### [DATASET CONTENT]

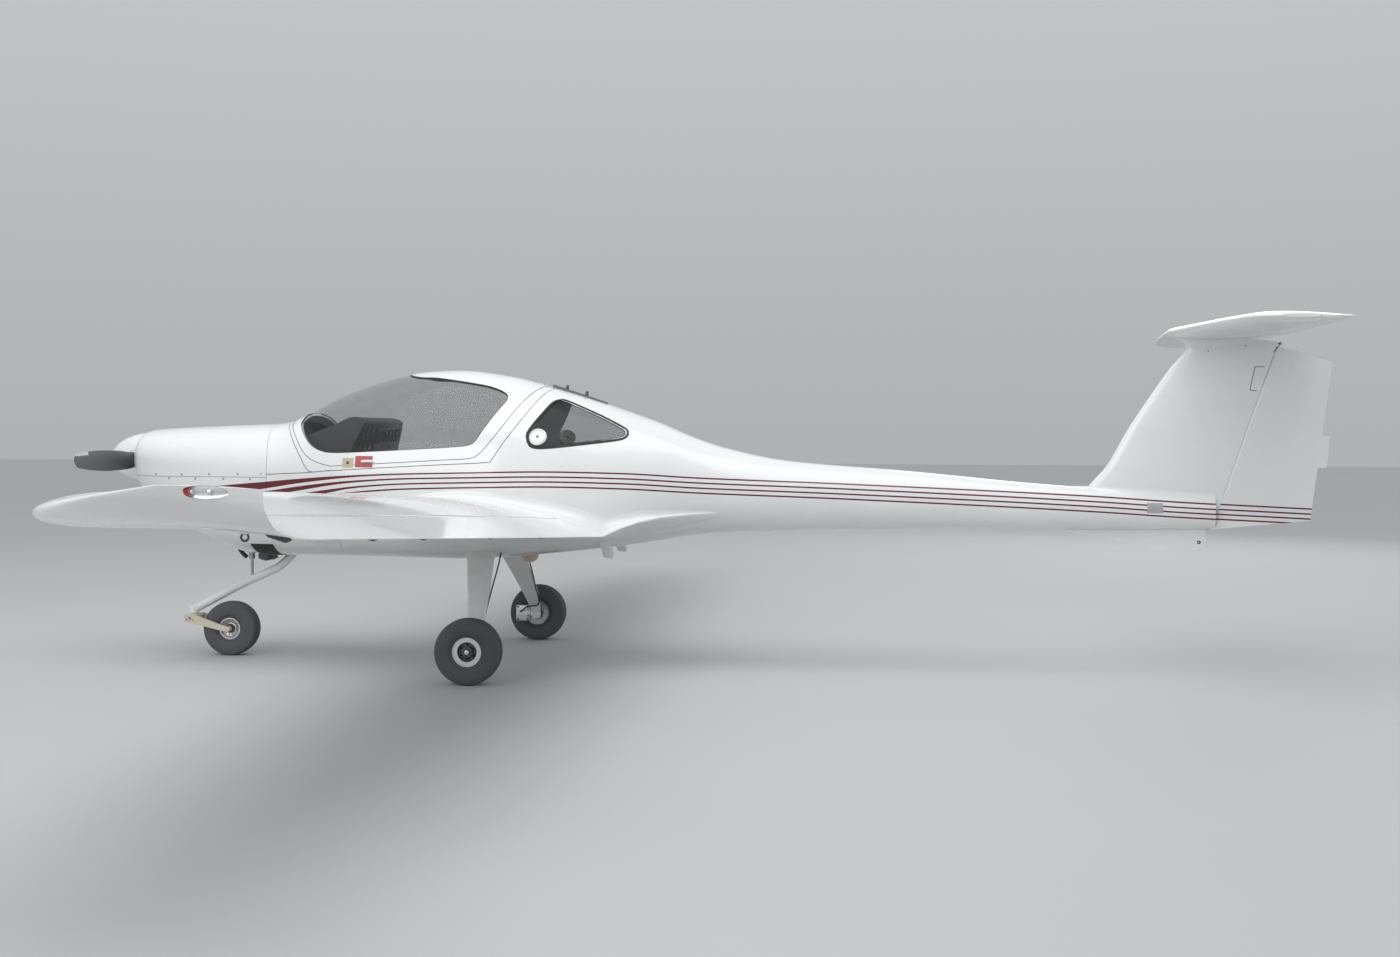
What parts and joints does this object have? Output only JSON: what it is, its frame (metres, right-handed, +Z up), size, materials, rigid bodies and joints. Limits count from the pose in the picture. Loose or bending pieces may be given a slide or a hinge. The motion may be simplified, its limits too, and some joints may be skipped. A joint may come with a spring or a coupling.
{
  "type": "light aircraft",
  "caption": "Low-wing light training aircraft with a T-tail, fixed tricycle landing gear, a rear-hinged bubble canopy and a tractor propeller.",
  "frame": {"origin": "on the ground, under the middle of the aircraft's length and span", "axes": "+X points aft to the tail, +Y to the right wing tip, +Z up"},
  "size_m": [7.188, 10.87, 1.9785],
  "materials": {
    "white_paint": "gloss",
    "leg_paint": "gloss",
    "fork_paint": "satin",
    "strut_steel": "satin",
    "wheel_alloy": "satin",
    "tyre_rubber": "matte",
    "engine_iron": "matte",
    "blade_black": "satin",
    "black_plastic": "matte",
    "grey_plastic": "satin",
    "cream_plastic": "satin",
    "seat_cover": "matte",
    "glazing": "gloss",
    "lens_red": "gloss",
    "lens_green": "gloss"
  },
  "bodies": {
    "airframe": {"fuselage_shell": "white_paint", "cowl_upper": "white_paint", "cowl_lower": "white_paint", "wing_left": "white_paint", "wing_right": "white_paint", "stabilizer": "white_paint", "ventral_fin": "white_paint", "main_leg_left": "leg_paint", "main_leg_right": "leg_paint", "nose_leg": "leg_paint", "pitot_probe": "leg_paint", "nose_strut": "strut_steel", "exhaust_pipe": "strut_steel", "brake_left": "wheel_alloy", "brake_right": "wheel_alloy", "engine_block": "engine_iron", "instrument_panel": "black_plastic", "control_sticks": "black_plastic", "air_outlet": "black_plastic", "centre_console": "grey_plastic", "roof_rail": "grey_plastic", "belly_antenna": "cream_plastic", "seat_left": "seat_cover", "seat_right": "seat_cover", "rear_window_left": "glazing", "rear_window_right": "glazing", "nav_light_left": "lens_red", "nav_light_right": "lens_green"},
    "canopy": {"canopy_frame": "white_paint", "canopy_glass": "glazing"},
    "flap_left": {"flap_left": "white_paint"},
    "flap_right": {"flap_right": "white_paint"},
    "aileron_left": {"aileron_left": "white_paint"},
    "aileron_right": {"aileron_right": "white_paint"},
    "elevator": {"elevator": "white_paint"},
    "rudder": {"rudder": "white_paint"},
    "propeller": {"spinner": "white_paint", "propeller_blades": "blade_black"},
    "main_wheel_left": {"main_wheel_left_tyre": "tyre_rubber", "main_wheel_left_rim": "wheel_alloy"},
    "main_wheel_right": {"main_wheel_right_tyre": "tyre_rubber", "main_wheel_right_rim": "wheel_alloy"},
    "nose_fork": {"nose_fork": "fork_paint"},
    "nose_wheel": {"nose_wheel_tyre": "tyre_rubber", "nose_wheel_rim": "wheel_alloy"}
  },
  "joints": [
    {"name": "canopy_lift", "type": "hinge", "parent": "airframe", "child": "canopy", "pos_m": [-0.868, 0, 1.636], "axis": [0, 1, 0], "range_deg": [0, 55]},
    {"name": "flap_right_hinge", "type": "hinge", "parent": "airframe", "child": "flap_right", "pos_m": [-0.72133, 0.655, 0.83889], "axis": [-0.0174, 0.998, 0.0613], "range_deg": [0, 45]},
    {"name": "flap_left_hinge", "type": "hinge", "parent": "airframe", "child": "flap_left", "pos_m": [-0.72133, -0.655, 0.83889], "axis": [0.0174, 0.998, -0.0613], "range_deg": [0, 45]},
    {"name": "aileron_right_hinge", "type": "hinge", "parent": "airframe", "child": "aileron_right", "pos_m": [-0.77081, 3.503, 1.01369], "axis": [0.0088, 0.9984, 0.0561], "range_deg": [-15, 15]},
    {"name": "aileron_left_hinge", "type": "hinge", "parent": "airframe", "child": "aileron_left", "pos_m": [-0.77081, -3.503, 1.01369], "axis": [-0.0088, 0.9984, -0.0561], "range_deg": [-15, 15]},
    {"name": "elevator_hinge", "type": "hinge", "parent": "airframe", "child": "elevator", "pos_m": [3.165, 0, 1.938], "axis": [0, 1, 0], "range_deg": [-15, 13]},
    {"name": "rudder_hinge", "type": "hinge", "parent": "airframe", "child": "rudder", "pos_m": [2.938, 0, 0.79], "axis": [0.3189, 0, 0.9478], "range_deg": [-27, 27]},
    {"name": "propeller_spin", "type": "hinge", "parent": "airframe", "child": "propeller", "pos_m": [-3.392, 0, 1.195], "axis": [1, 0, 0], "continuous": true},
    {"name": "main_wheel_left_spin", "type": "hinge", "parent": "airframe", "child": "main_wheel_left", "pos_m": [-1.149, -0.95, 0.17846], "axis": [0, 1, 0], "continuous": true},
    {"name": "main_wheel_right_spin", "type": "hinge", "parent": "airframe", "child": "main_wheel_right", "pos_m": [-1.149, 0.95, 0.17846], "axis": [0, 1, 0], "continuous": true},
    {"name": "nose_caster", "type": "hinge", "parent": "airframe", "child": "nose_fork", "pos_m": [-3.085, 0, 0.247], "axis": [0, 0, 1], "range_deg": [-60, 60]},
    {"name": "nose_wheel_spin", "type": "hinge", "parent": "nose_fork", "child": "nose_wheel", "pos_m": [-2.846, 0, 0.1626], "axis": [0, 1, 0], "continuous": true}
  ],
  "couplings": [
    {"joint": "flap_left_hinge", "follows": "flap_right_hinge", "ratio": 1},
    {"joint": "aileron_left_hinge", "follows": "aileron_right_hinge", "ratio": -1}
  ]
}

### [WHAT IS EXPECTED]
Print out the whole listing exactly as it appears.

### [TASK SOLUTION]
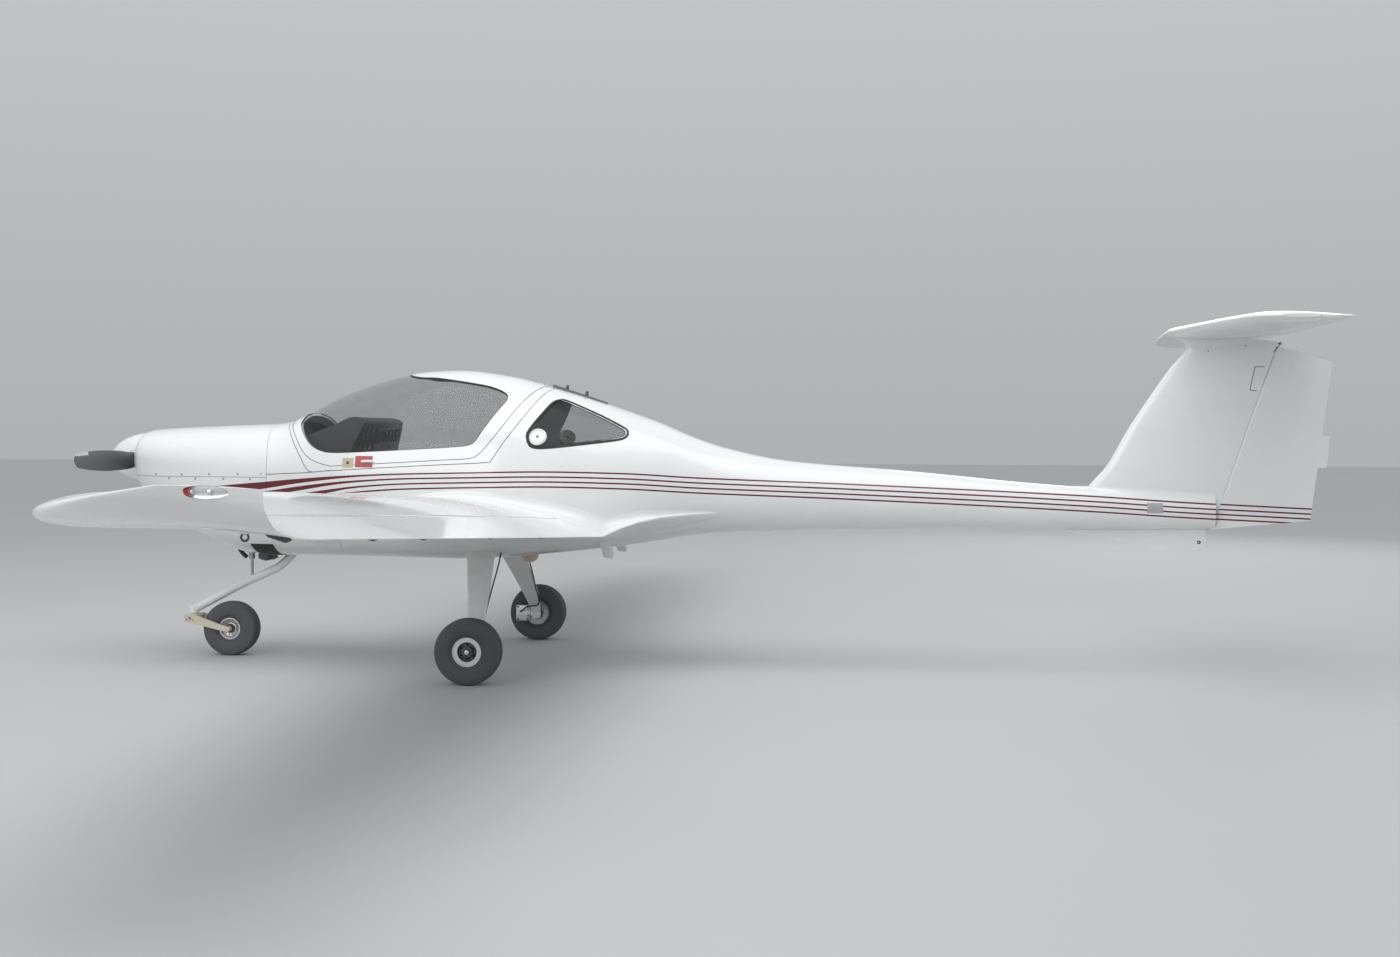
What parts and joints does this object have? Output only JSON: what it is, its frame (metres, right-handed, +Z up), size, materials, rigid bodies and joints. Limits count from the pose in the picture. Loose or bending pieces may be given a slide or a hinge. The motion may be simplified, its limits too, and some joints may be skipped. A joint may come with a spring or a coupling.
{
  "type": "light aircraft",
  "caption": "Low-wing light training aircraft with a T-tail, fixed tricycle landing gear, a rear-hinged bubble canopy and a tractor propeller.",
  "frame": {"origin": "on the ground, under the middle of the aircraft's length and span", "axes": "+X points aft to the tail, +Y to the right wing tip, +Z up"},
  "size_m": [7.188, 10.87, 1.9785],
  "materials": {
    "white_paint": "gloss",
    "leg_paint": "gloss",
    "fork_paint": "satin",
    "strut_steel": "satin",
    "wheel_alloy": "satin",
    "tyre_rubber": "matte",
    "engine_iron": "matte",
    "blade_black": "satin",
    "black_plastic": "matte",
    "grey_plastic": "satin",
    "cream_plastic": "satin",
    "seat_cover": "matte",
    "glazing": "gloss",
    "lens_red": "gloss",
    "lens_green": "gloss"
  },
  "bodies": {
    "airframe": {"fuselage_shell": "white_paint", "cowl_upper": "white_paint", "cowl_lower": "white_paint", "wing_left": "white_paint", "wing_right": "white_paint", "stabilizer": "white_paint", "ventral_fin": "white_paint", "main_leg_left": "leg_paint", "main_leg_right": "leg_paint", "nose_leg": "leg_paint", "pitot_probe": "leg_paint", "nose_strut": "strut_steel", "exhaust_pipe": "strut_steel", "brake_left": "wheel_alloy", "brake_right": "wheel_alloy", "engine_block": "engine_iron", "instrument_panel": "black_plastic", "control_sticks": "black_plastic", "air_outlet": "black_plastic", "centre_console": "grey_plastic", "roof_rail": "grey_plastic", "belly_antenna": "cream_plastic", "seat_left": "seat_cover", "seat_right": "seat_cover", "rear_window_left": "glazing", "rear_window_right": "glazing", "nav_light_left": "lens_red", "nav_light_right": "lens_green"},
    "canopy": {"canopy_frame": "white_paint", "canopy_glass": "glazing"},
    "flap_left": {"flap_left": "white_paint"},
    "flap_right": {"flap_right": "white_paint"},
    "aileron_left": {"aileron_left": "white_paint"},
    "aileron_right": {"aileron_right": "white_paint"},
    "elevator": {"elevator": "white_paint"},
    "rudder": {"rudder": "white_paint"},
    "propeller": {"spinner": "white_paint", "propeller_blades": "blade_black"},
    "main_wheel_left": {"main_wheel_left_tyre": "tyre_rubber", "main_wheel_left_rim": "wheel_alloy"},
    "main_wheel_right": {"main_wheel_right_tyre": "tyre_rubber", "main_wheel_right_rim": "wheel_alloy"},
    "nose_fork": {"nose_fork": "fork_paint"},
    "nose_wheel": {"nose_wheel_tyre": "tyre_rubber", "nose_wheel_rim": "wheel_alloy"}
  },
  "joints": [
    {"name": "canopy_lift", "type": "hinge", "parent": "airframe", "child": "canopy", "pos_m": [-0.868, 0, 1.636], "axis": [0, 1, 0], "range_deg": [0, 55]},
    {"name": "flap_right_hinge", "type": "hinge", "parent": "airframe", "child": "flap_right", "pos_m": [-0.72133, 0.655, 0.83889], "axis": [-0.0174, 0.998, 0.0613], "range_deg": [0, 45]},
    {"name": "flap_left_hinge", "type": "hinge", "parent": "airframe", "child": "flap_left", "pos_m": [-0.72133, -0.655, 0.83889], "axis": [0.0174, 0.998, -0.0613], "range_deg": [0, 45]},
    {"name": "aileron_right_hinge", "type": "hinge", "parent": "airframe", "child": "aileron_right", "pos_m": [-0.77081, 3.503, 1.01369], "axis": [0.0088, 0.9984, 0.0561], "range_deg": [-15, 15]},
    {"name": "aileron_left_hinge", "type": "hinge", "parent": "airframe", "child": "aileron_left", "pos_m": [-0.77081, -3.503, 1.01369], "axis": [-0.0088, 0.9984, -0.0561], "range_deg": [-15, 15]},
    {"name": "elevator_hinge", "type": "hinge", "parent": "airframe", "child": "elevator", "pos_m": [3.165, 0, 1.938], "axis": [0, 1, 0], "range_deg": [-15, 13]},
    {"name": "rudder_hinge", "type": "hinge", "parent": "airframe", "child": "rudder", "pos_m": [2.938, 0, 0.79], "axis": [0.3189, 0, 0.9478], "range_deg": [-27, 27]},
    {"name": "propeller_spin", "type": "hinge", "parent": "airframe", "child": "propeller", "pos_m": [-3.392, 0, 1.195], "axis": [1, 0, 0], "continuous": true},
    {"name": "main_wheel_left_spin", "type": "hinge", "parent": "airframe", "child": "main_wheel_left", "pos_m": [-1.149, -0.95, 0.17846], "axis": [0, 1, 0], "continuous": true},
    {"name": "main_wheel_right_spin", "type": "hinge", "parent": "airframe", "child": "main_wheel_right", "pos_m": [-1.149, 0.95, 0.17846], "axis": [0, 1, 0], "continuous": true},
    {"name": "nose_caster", "type": "hinge", "parent": "airframe", "child": "nose_fork", "pos_m": [-3.085, 0, 0.247], "axis": [0, 0, 1], "range_deg": [-60, 60]},
    {"name": "nose_wheel_spin", "type": "hinge", "parent": "nose_fork", "child": "nose_wheel", "pos_m": [-2.846, 0, 0.1626], "axis": [0, 1, 0], "continuous": true}
  ],
  "couplings": [
    {"joint": "flap_left_hinge", "follows": "flap_right_hinge", "ratio": 1},
    {"joint": "aileron_left_hinge", "follows": "aileron_right_hinge", "ratio": -1}
  ]
}